I've been thinking about the tables of the dining hall at my small, liberal arts college. If you'd entered the dining hall off meal time, all the tables would have looked the same--round and rectangular, cream-colored laminate, with oak wood rounded edges. But come in during meal time and these tables were owned. This table was the for a certain fraternity. The sorority girls that dated all the boys from that fraternity sat across the walkway at their table. Another table was for the football team. Over in the corner was the table for the multi-cultural students association. Most every table in the dining room was claimed by one social organization or another. Kids like me, who didn't easily fit into any particular category, took our trays out of the lunchroom entirely and ate in another room that was supposed to be for studying. Even sometimes in this space, I didn't know where I should sit.

And I have been thinking about the Banquet Table. The table that Jesus describes in the parable of the great banquet in Luke 14. The table that we anticipate whenever we take communion, the Lord's Supper.

Over a year ago, my dear church Renovatus began observing the Eucharist weekly. I'll be first I was a little annoyed. Communion takes a l-o-n-g time and I just really didn't get why once a week was so much better than once a month. Until this time, communion had just kind of been this checklist thing I did monthly...wander forward toward the altar while I examined my heart for any unconfessed sin, take the bread, dunk it in the juice, swallow it down with a sincere (but quick) internal prayer, "thank you, Jesus, for dying for my sins. Amen."

Along with the practice, our pastors have taught more on the Table, on the eucharistic practice and why it is central to the heart of Christianity, and more specifically, why it is central to the heart of following Jesus. In addition, God has given me the opportunity to hear other speakers teach on the Table and has given me authors to read about it. Through these things, He is showing me how His table is so different than so many of the other tables I've experienced in my life.
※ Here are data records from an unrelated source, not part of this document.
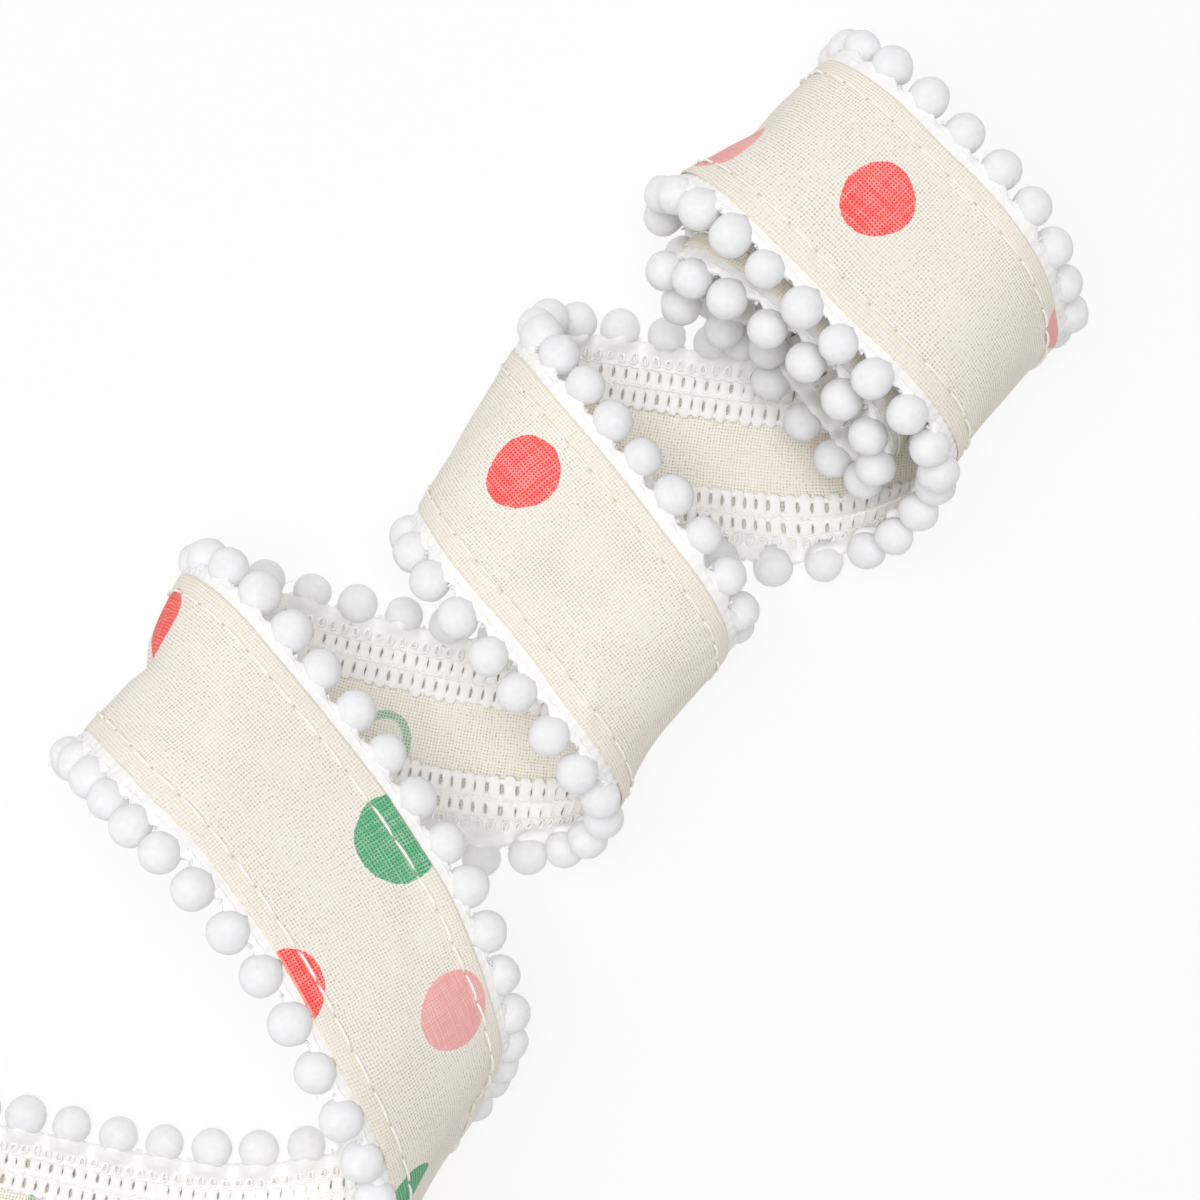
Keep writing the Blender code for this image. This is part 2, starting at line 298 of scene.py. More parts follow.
    def place_on_line(self, s: Array, v: Array, w: Array) -> Array:
        """Points on the fold lines at s, v across and w inward.

        The creases press them inward, one edge spreads a little over the roll, and where the
        ribbon lies down its edges are lifted, because they rest on the pompoms.
        """
        line = self._at(s)
        u = s + v * line[..., 9]
        w = w + self.relief(u, v)
        v = v - (self.spread * np.exp(-((u - self.spread_at) / self.spread_reach) ** 2)
                 * np.clip((-v - self.spread_inside) / self.spread_width, 0.0, 1.0))
        points = line[..., 0:3] + line[..., 3:6] * v[..., None]
        lift = self.pompom_lift * eased(np.clip((np.abs(v) - self.lift_inside) / self.lift_width,
                                                0.0, 1.0))
        points[..., 2] += lift * np.exp(-(points[..., 2] / self.low_height) ** 2)
        points = points + line[..., 6:9] * w[..., None]
        points[..., 2] = np.maximum(points[..., 2], self.floor_gap)
        return points

    def place(self, u: Array, v: Array, w: Array) -> Array:
        """Points at ribbon coordinates (u, v, w)."""
        u, v, w = np.broadcast_arrays(np.asarray(u, float), v, w)
        return self.place_on_line(self.station(u, v), v, w)

    def inward(self, u: Array, v: Array) -> Array:
        """Unit vectors through the ribbon, towards its inner face."""
        u, v = np.broadcast_arrays(np.asarray(u, float), v)
        return unit(self._at(self.station(u, v))[..., 6:9])

    def usable(self, u: Array, v: float, margin: float) -> Array:
        """Which places along u lie inside both cut ends at the given v."""
        s = self.station(u, np.full(np.shape(u), v))
        return (s > margin) & (s < self.length - margin)


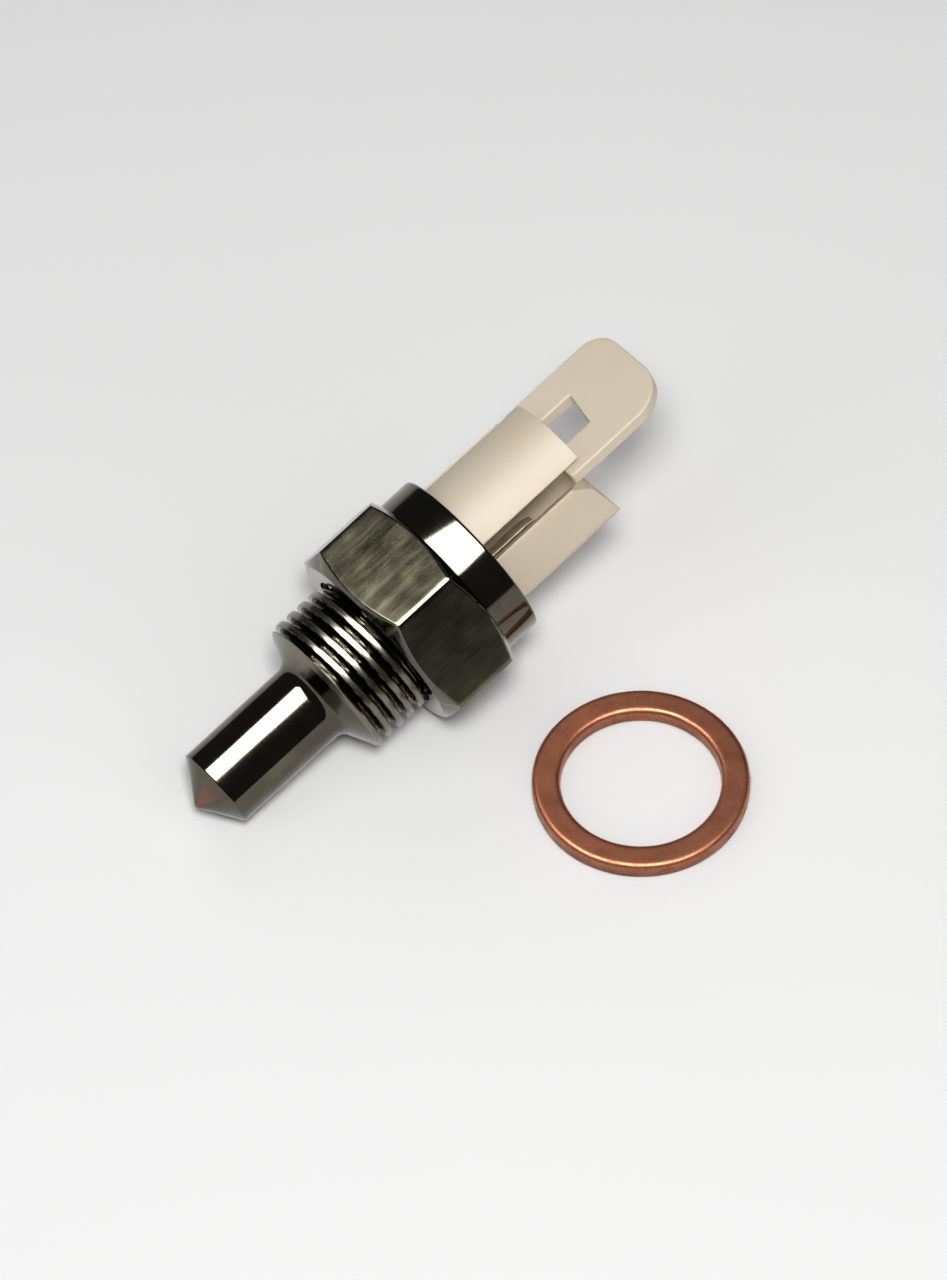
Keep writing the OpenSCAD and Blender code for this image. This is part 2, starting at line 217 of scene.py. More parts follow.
class StageSizes(bpy.types.PropertyGroup):
    """Camera, lights and table."""

    azimuth: rotation("Azimuth", "Camera's turn round the table", -38.55)
    elevation: rotation("Elevation", "Camera above the table", 54.15)
    roll: rotation("Roll", "Camera about its line of sight", -2.2)
    distance: length("Distance", "Camera to the probe", 0.5)
    view_height: length("View height", "At the probe", 78.8 * MM)
    nose_left: length("Nose left", "Nose from the middle of the view, leftwards", 17.1 * MM)
    nose_below: length("Nose below", "Nose from the middle of the view, downwards", 10.25 * MM)
    table_colour: colour("Table", "Pale table top", (0.860, 0.860, 0.855))
    room_colour: colour("Room", "Dim room seen in reflections", (0.300, 0.300, 0.310))


# -------- curves and surfaces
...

See, in God's home, there is no kids' table. You're invited to the table even if you are awkward or rude or clumsy. In God's dining room, there is no special seating for people of a certain status or rank of achievement. God isn't looking to separate us out into the cool kids and the misfits. No...what Jesus shows us through the communion table is that in God's reality, there is one table. ONE table. One table for the righteous and the sinner. One table for the well-liked and the loners. One table for the ones who have it all together and the ones who are a hot mess most of the time (yours truly). One table, one people, one family.

This practice of Eucharist is changing me. When I come forward to partake of the bread and wine these days, in addition to my prayer of thanks for the cross, I also add a prayer of gratitude for being invited to this table. I see God welcoming me in, whether I've been kind and loving or selfish or clueless, whether I come filled with joy or I come weary, whether I come with my heart bared or still hiding from God. "Come," He says to me. "This is where you belong."

And even as my heart begins to accept that this is where I belong, I'm seeing that you too belong at this table. You belong if you are my friend or if you are my enemy. You belong if you are "good" and you belong if you are not. You belong if you and I agree theologically and you belong even if we don't. We all belong at God's table, friends. We all belong.

PS-This is the invitation my church uses weekly as we come to the Table (I do not know the original source). God has used these words to change me, to woo me, to invite me home. May He use them in the same way for you, too.
This is the table not of the Church but of the Lord.
It is to be made ready for those who love him,
and those who want to love him more.

So, come,
you who have much faith and you who have little,
you who have been here often and you who have not been for a very long time,
you who have tried to follow and you who have failed.

Come, not because it is I who invite you: it is our Lord.
It is His will that those who want Him should meet Him here.
*written for and submitted as part of the SheLoves Magazine synchroblog for February.

1 comment:

  1. Jim and I met at a charasmatic Lutheran church (yeah, I know, weird) where they practiced weekly communion. Never thought I would experience it again on this earth! Thank you for this lovely piece of writing. It is an honor to share the table with you and Jamie.